In a week where interest rate changes announced by the European Central Bank (ECB) were the focus of international financial media, Africa has also witnessed a few monetary policy developments in recent weeks.
Following its meeting on May 29, the Monetary Policy Committee (MPC) of the Central Bank of Egypt (CBE) decided to keep its lending rates unchanged.
Analysts were split on whether the bank would hold rates, or cut them in an attempt to stimulate economic activity. However, as the policy stance is already accommodative, and as pressure on the exchange rate has been building in recent weeks, the bank decided not to cut rates further.
Since the coup in July 2013, the exchange rate was kept remarkably steady thanks to Arab aid inflows. Since the end of April, though, the central bank has allowed the pound to depreciate by 2.1 per cent to reduce the currency’s overvaluation.
Given the strong support Egypt is expected to receive from Arab countries, the CBE should be able to continue to manage the pound, thereby ensuring that upward pressure on inflation remains contained. Another positive factor is that money supply growth has stabilised this year, mainly due to an easing in government borrowing from the central bank.
The Central Bank of Swaziland’s (CBS) Monetary Policy Consultative Committee (MPCC) held its latest bi-monthly meeting on May 23. Policymakers indicated that the short-term outlook for inflation includes notable upside pressures after the headline rate increased from 4.7 per cent y-o-y in February to 5.1 per cent y-o-y during March.
Upward pressure stems from a long-awaited upward adjustment in fuel prices during March, a 25 per cent increase in public transport fares approved by Parliament, and a 9.5 per cent increase in electricity tariffs as of May. Nonetheless, the MPCC decided to keep the discount rate unchanged at 5 per cent in order to support the country’s economic activity.
The CBS indicated that its gross reserves stood near 795 million US dollars on May 16, down from around 825 million US dollars recorded a week earlier. The decline was attributed to the payment of external obligations on behalf of the Swazi government – a regular and legitimate transaction on the part of the central bank. The CBS estimated that its reserves provided import cover of 4.1 months during mid-May.
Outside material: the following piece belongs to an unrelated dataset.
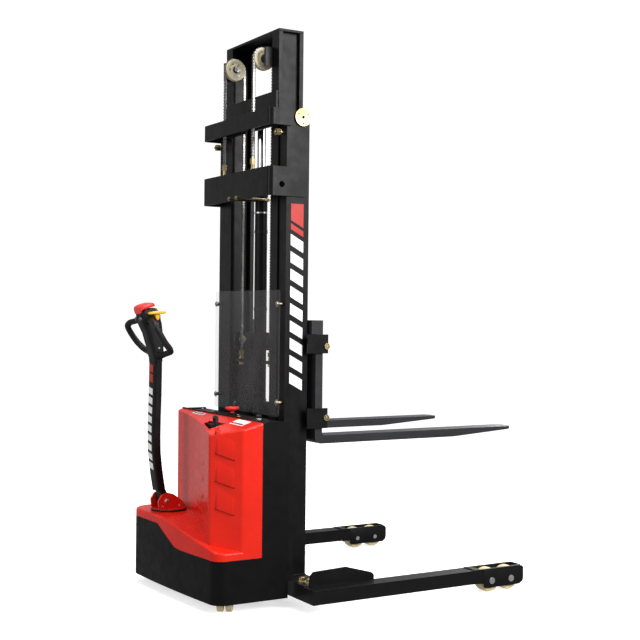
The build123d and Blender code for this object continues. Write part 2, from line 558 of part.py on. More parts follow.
def carriage_fittings():
    """Chain anchors on the carriage and the zinc screws that close the retaining rods."""
    x = SHEAVE_X + CHAIN_PITCH_R
    anchor = bar_z(x, SHEAVE_Y, (998, 1016), 7) + hexagon_z(x, SHEAVE_Y, (998, 1008), 20)
    anchor += block((x - 8, x + 8), (SHEAVE_Y - 8.5, SHEAVE_Y + 8.5), (1014, 1034))
    anchor += hexagon_z(x, SHEAVE_Y, (972, 984), 20)
    screws = Part() + [bar_y(RETAINER_X, (BAR_HALF + 8, BAR_HALF + 15), z, 13) for z in RETAINER_Z]
    return both(anchor + screws)


def fork():
    """Left fork: shank hung over the upper bar, heel bend and tapered blade."""
    top, front_x, seat_z = FORK_UNDER_Z + FORK_THICK, SHANK_X + FORK_THICK, UPPER_BAR_Z[1] + 1
    outline = [(SHANK_X, FORK_UNDER_Z), (860, FORK_UNDER_Z), (FORK_TIP_X, top - 12), (FORK_TIP_X, top)]
    outline += [(front_x, top), (front_x, 1175), (BAR_BACK_X - 2, 1175), (BAR_BACK_X - 2, seat_z)]
    outline += [(SHANK_X + 0.5, seat_z), (SHANK_X + 0.5, 700)]
    blade = side_plate(outline, (FORK_INNER_Y, FORK_INNER_Y + FORK_WIDTH))
    low = [e for e in blade.edges().filter_by(Axis.Y) if e.center().Z < 700]
    heel = [e for e in low if abs(e.center().X - SHANK_X) < 1 and e.center().Z < FORK_UNDER_Z + 1]
    blade = fillet(heel, 30)
    low = [e for e in blade.edges().filter_by(Axis.Y) if e.center().Z < 700]
    blade = fillet([e for e in low if abs(e.center().X - front_x) < 1], 14)
    tips = [e for e in blade.edges().filter_by(Axis.Z) if e.center().X > FORK_TIP_X - 1]
    return fillet(tips, 34)


# ---------------------------------------------------------------- steering, tiller and wheels
def drive_unit():
    """Turning drive head: mounting ring, gear case with wheel arm, upright traction motor."""
    ring = bar_z(STEER_X, STEER_Y, (232, 246), 78)
    case = bar_z(STEER_X, STEER_Y, (206, 232), 58)
    arm = block((STEER_X - 48, STEER_X + 48), (STEER_Y + 38, STEER_Y + 66), (DRIVE_WHEEL_R - 45, 214))
    motor = bar_z(STEER_X, STEER_Y, (246, 315), 48)
    shaft = bar_y(STEER_X, (STEER_Y - 20, STEER_Y + 38), DRIVE_WHEEL_R, 16)
    return ring + case + arm + motor + shaft


def drive_wheel():
    half = DRIVE_WHEEL_WIDTH / 2
    wheel = bar_y(STEER_X, (STEER_Y - half, STEER_Y + half), DRIVE_WHEEL_R, DRIVE_WHEEL_R)
    wheel = fillet(wheel.edges().filter_by(GeomType.CIRCLE), 6)
    wheel -= bar_y(STEER_X, (STEER_Y - half - 1, STEER_Y - half + 14), DRIVE_WHEEL_R, 72)
    return wheel - bar_y(STEER_X, (STEER_Y - 20.5, STEER_Y + 60), DRIVE_WHEEL_R, 16.05)


def tiller_base():
    """Turntable with the two red cheeks that hold the tiller pivot."""
    disc = bar_z(STEER_X, STEER_Y, (PLATEAU_Z + 1.5, PLATEAU_Z + 12), 76)
    spigot = bar_z(STEER_X, STEER_Y, (315, PLATEAU_Z + 2), 56)
    low = PLATEAU_Z + 12
    outline = [(-66, 0), (-70, 34), (-52, 62), (-28, 70), (2, 62), (40, 34), (60, 8), (60, 0)]
    cheek = side_plate([(STEER_X + x, low + z) for x, z in outline], (36, 48))
    cheek = fillet(cheek.edges().filter_by(Axis.Y).filter_by(lambda e: e.center().Z > low + 5), 9)
    cheeks = Pos(0, STEER_Y, 0) * both(cheek)
    cheeks -= bar_y(TILLER_PIVOT_X, (STEER_Y - 60, STEER_Y + 60), TILLER_PIVOT_Z, 8)
    pin = bar_y(TILLER_PIVOT_X, (STEER_Y - 52, STEER_Y + 52), TILLER_PIVOT_Z, 8)
    outline = [(6, 0), (6, 36), (34, 30), (58, 6), (58, 0)]
    hood = side_plate([(STEER_X + x, low + z) for x, z in outline], (STEER_Y - 36, STEER_Y + 36))
    return disc + spigot + cheeks + pin + hood


def tiller_arm():
    """Bowed box arm that swings between the cheeks."""
    foot, top = (TILLER_PIVOT_X - 32, TILLER_PIVOT_X + 6), (ARM_REAR_X, ARM_REAR_X + 37)
    rear = Spline((foot[0], 400), (top[0] - 4, 600), (top[0] - 2, 800), (top[0], 992))
    front = Spline((top[1], 992), (top[1] - 1, 800), (top[1] - 1, 600), (foot[1], 400))
    outline = rear + Line((top[0], 992), (top[1], 992)) + front + Line((foot[1], 400), (foot[0], 400))
    arm = Pos(0, STEER_Y - 38, 0) * extrude(Plane.XZ * make_face(outline), 76, dir=(0, 1, 0))
    arm = fillet(arm.edges().filter_by(lambda e: abs(e.center().Y - STEER_Y) > 30 and e.length > 100), 7)
    arm -= block((-500, 0), (STEER_Y - 60, STEER_Y - 31), (0, 417))
    arm -= block((-500, 0), (STEER_Y + 31, STEER_Y + 60), (0, 417))
    eye = bar_y(TILLER_PIVOT_X, (STEER_Y - 31, STEER_Y + 31), TILLER_PIVOT_Z, 20)
    neck_x = (TILLER_PIVOT_X - 20, TILLER_PIVOT_X + 6)
    neck = block(neck_x, (STEER_Y - 31, STEER_Y + 31), (TILLER_PIVOT_Z, 404))
    return arm + eye + neck - bar_y(TILLER_PIVOT_X, (STEER_Y - 60, STEER_Y + 60), TILLER_PIVOT_Z, 8.05)


def tiller_head():
    """Head of the tiller: body bored for the thumb lever's shaft, and two closed hand loops."""
    x = ARM_REAR_X
    outline = [(2, 993), (36, 993), (44, 1050), (40, 1110), (22, 1165), (-2, 1222), (-66, 1205), (-62, 1150)]
    outline += [(-34, 1080), (-10, 1030)]
    body = side_plate([(x + dx, z) for dx, z in outline], (STEER_Y - 42, STEER_Y + 42))
    body = fillet(body.edges().filter_by(Axis.Y), 7)
    body = fillet(body.edges().filter_by(lambda e: abs(abs(e.center().Y - STEER_Y) - 42) < 0.5), 6)
    corners = [(x - 24, 20, 1172), (x - 50, 168, 1150), (x + 30, 156, 1032), (x + 22, 20, 1012)]
    path = FilletPolyline(*corners, radius=26)
    loop = sweep(Plane(path @ 0, z_dir=path % 0) * Circle(14), path=path)
    body += Pos(0, STEER_Y, 0) * both(loop)
    head = body - bar_y(THROTTLE_X, (STEER_Y - 60, STEER_Y + 60), THROTTLE_Z, 4.06)
    head -= cap_frame() * Cylinder(10.1, 60)
    for dy in BUTTON_DY:
        head -= bar_x((x - 80, x - 48), STEER_Y + dy, BUTTON_Z, BUTTON_R + 0.3)
    return head


def cap_frame():
    """Frame on the slanted top of the head, Z square to it."""
    return Pos(ARM_REAR_X - 34, STEER_Y, 1213.5) * Rot(0, -CAP_TILT, 0)


def belly_button():
    """Red safety cap on a short stem."""
    cap = Pos(0, 0, 15.5) * Box(72, 92, 22)
    cap = fillet(cap.edges().filter_by(Axis.Z), 12)
    cap = fillet(cap.edges().group_by(Axis.Z)[-1], 9)
    return cap_frame() * (cap + Pos(0, 0, -4) * Cylinder(10, 26))


def throttle():
    """Yellow butterfly lever: a thumb paddle on each side of the head, on one shaft through it."""
    hub = bar_y(THROTTLE_X, (43, 52), THROTTLE_Z, 11)
    stem = block((THROTTLE_X - 9, THROTTLE_X + 9), (43, 56), (THROTTLE_Z - 19, THROTTLE_Z + 12))
    wing = block((THROTTLE_X - 42, THROTTLE_X + 34), (47, 74), (THROTTLE_Z + 5, THROTTLE_Z + 19))
    wing = fillet(wing.edges().filter_by(Axis.Z), 8)
    lever = both(hub + stem + wing) + bar_y(THROTTLE_X, (-50, 50), THROTTLE_Z, 4)
    return Pos(0, STEER_Y, 0) * lever


def head_button(dy):
    button = bar_x((ARM_REAR_X - 70, ARM_REAR_X - 54), STEER_Y + dy, BUTTON_Z, BUTTON_R)
    return chamfer(button.edges().filter_by(GeomType.CIRCLE).sort_by(Axis.X)[0], 1.5)


def castor_place():
    return Pos(CASTOR_X, CASTOR_Y, 0) * Rot(0, 0, CASTOR_TURN)


def castor_fork():
    """Swivel stem, top plate and single centre leg of the twin castor."""
    stem = bar_z(0, 0, (140, 176), 11.95) + bar_z(0, 0, (BASE_TOP + 0.5, 172), 20)
    stem += bar_z(0, 0, (136, BASE_LOW - 0.5), 42)
    outline = [(-26, 136), (26, 136), (CASTOR_TRAIL + 14, 60)]
    outline += [(CASTOR_TRAIL + 8, 38), (CASTOR_TRAIL - 10, 38)]
    stem += side_plate(outline, (-3, 3))
    stem += bar_y(CASTOR_TRAIL, (-33, 33), CASTOR_WHEEL_R, 7)
    return castor_place() * stem


def castor_wheels():
    """Twin castor wheels on one axle line."""
    wheel = bar_y(CASTOR_TRAIL, (4, 32), CASTOR_WHEEL_R, CASTOR_WHEEL_R)
    wheel = fillet(wheel.edges().filter_by(GeomType.CIRCLE), 4)
    wheel -= bar_y(CASTOR_TRAIL, (0, 40), CASTOR_WHEEL_R, 7.05)
    return castor_place() * both(wheel)


def battery_connector():
    """Charging and emergency plug in the cut-out at the tower's rear corner."""
    shelf = block((-262, -110), (-182, -130), (672, 678)) + block((-262, -224), (-131, -108), (672, 678))
    shelf += block((-116, -110), (-182, -130), (BASE_TOP + 405, 672))
    shelf += block((-116, -50), (-182, -130), (BASE_TOP + 400, BASE_TOP + 405))
    plug = block((-256, -226), (-178, -112), (678, 716))
    plug = fillet(plug.edges().filter_by(Axis.Z), 6)
    handle = block((-253, -231), (-168, -160), (716, 728)) + block((-253, -231), (-130, -122), (716, 728))
    handle += block((-253, -231), (-168, -122), (728, 736))
    return shelf + plug + handle


NODES = {
    "chassis_frame": chassis_frame,
    "base_plate": base_plate,
    "body_cover": body_cover,
    "top_tray": top_tray,
    "battery": battery,
    "power_pack": power_pack,
    "controller": controller,
    "battery_connector": battery_connector,
    "estop_body": estop_body,
    "estop_knob": estop_knob,
    "key_switch": key_switch,
    "key": key,
    "outer_channel_left": outer_channel,
    "outer_channel_right": lambda: right_of(outer_channel()),
    "lower_bracket": lower_bracket,
    "upper_bracket": upper_bracket,
    "mast_base": mast_base,
    "lift_cylinder": lift_cylinder,
    "mast_guard": mast_guard,
    "frame_bolts": frame_bolts,
    "roller_flanges": roller_flanges,
    "chain_anchors": chain_anchors,
    "leg_left": leg,
    "leg_right": lambda: right_of(leg()),
    "wheel_axles": wheel_axles,
    "load_wheel_rear_left": lambda: load_wheel(LOAD_WHEEL_X[0]),
    "load_wheel_rear_right": lambda: right_of(load_wheel(LOAD_WHEEL_X[0])),
    "load_wheel_front_left": lambda: load_wheel(LOAD_WHEEL_X[1]),
    "load_wheel_front_right": lambda: right_of(load_wheel(LOAD_WHEEL_X[1])),
    "inner_channel_left": inner_channel,
    "inner_channel_right": lambda: right_of(inner_channel()),
    "inner_top_plate": inner_top_plate,
    "crosshead": crosshead,
    "inner_lower_tie": inner_lower_tie,
    "piston_rod": piston_rod,
    "sheave_axles": sheave_axles,
    "sheave_left": sheave,
    "sheave_right": lambda: right_of(sheave()),
    "chain_wraps": chain_wraps,
    "chain_strands_rear": lambda: chain_strand(-CHAIN_PITCH_R, (1860.5, SHEAVE_Z)),
    "chain_strands_front": lambda: chain_strand(CHAIN_PITCH_R, (1034.5, SHEAVE_Z)),
    "mast_rollers_top": lambda: roller(234, TOP_ROLLER_Z),
    "mast_rollers_low": lambda: roller(262, LOW_ROLLER_Z),
    "carriage_rollers_high": lambda: roller(193, CARRIAGE_ROLLER_HIGH_Z),
    "carriage_rollers_low": lambda: roller(193, CARRIAGE_ROLLER_LOW_Z),
    "carriage_frame": carriage_frame,
    "carriage_fittings": carriage_fittings,
    "fork_left": fork,
    "fork_right": lambda: right_of(fork()),
    "drive_unit": drive_unit,
    "drive_wheel": drive_wheel,
    "tiller_base": tiller_base,
    "tiller_arm": tiller_arm,
    "tiller_head": tiller_head,
    "belly_button": belly_button,
    "throttle": throttle,
    "lift_button": lambda: head_button(BUTTON_DY[0]),
    "lower_button": lambda: head_button(BUTTON_DY[1]),
    "castor_fork": castor_fork,
    "castor_wheels": castor_wheels,
}


if __name__ == "__main__":
    os.makedirs("parts", exist_ok=True)
    for name, maker in NODES.items():
        export_step(Pos(-MIDDLE_X, 0, 0) * maker(), f"parts/{name}.step")
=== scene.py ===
import math

import bmesh
import bpy
from mathutils import Matrix, Vector


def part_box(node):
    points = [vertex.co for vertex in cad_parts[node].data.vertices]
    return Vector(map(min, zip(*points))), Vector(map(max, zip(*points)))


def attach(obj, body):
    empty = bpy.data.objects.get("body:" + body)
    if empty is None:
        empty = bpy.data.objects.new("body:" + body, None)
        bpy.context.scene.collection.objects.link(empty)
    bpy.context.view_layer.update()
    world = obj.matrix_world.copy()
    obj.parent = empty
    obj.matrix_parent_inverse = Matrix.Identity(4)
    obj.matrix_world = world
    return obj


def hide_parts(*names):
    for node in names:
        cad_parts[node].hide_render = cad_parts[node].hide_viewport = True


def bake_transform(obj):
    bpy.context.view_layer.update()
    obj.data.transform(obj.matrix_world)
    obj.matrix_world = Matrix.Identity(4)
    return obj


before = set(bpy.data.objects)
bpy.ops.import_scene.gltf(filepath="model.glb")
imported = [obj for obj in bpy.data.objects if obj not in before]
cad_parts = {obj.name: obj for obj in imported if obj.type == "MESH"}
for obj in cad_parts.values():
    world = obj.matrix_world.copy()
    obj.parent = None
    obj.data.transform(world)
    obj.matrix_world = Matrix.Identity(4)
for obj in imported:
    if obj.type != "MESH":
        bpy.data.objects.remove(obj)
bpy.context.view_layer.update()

# Truck millimetres: X = 0 at the rear face of the fixed mast, Y = 0 on the centre line, Z = 0 on the floor.
FORK_TIP_X = 1.197
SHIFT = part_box("fork_left")[1].x - FORK_TIP_X
TO_ROW = Matrix.Translation((SHIFT, 0, 0)) @ Matrix.Scale(0.001, 4)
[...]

In a separate development, the CBS is looking into taking legal action against several South African media houses who incorrectly reported that Swaziland’s foreign reserves fell to below 1 million US dollars last month.
The Bank of Zambia (BoZ) raised its overnight lending rate on June 2 to cap off a series of aggressive monetary policy tightening actions in recent months. The central bank raised the overnight lending rate to 10 percentage points above the policy rate, an action that constitutes a four percentage point increase in the overnight lending facility rate to 22 per cent.
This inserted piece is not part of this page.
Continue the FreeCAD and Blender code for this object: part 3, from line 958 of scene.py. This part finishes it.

The BoZ raised the benchmark policy rate by a cumulative 225 bps during the first four months of the year, while the statutory reserve ratio was raised by 600 bps to 14 per cent in March.
In recent months, the monetary regulator has tightened the belt considerably as inflation remained stubbornly above target. At present, our inflation projection indicates that Zambia may miss its year-end inflation target of 6.5 per cent by a decisive margin, which will make it a third consecutive year of not meeting the stated year-end target.
Strong government expenditure, substantial fiscal overruns and sovereign borrowing to meet budgetary needs have created an environment where the central bank has to tighten monetary policy to curb inflationary pressure. High borrowing costs may crowd out the private sector, which has already faced substantial increases in administered costs.
The Bank of Uganda (BoU) cut the country’s benchmark interest rate on June 4 following subdued price inflation figures for May. Consumer price inflation declined from 6.7 per cent y-o-y in April to 5.4 pre cent y-o-y last month as a result of the drop in food crop inflation.
The BoU noted that the balance of risks to the country’s economic outlook remains tilted towards lower inflation and sluggish economic growth. Consequently, the central bank decided to cut the country’s benchmark interest rate by 50 bps to 11 per cent. This is the first cut since a 50 bps cut in December 2013.
The BoU concluded that the accommodative monetary policy stance should provide support to domestic demand, and help economic growth to strengthen over time. The central bank indicated that downside risks to economic growth include the continued weak performance of the agricultural sector and political instability in some of Uganda’s major trading partners. In turn, the BoU stated that upside risks to inflation stem from volatility in prices of tradable goods coming from the possible depreciation of the shilling exchange rate.
However, given the relationship between agricultural production and inflation, the downside economic growth risk also translates into upside inflation risk. In addition, the shilling has been under increasing pressure in recent weeks, which should translate into higher imported inflation going forward.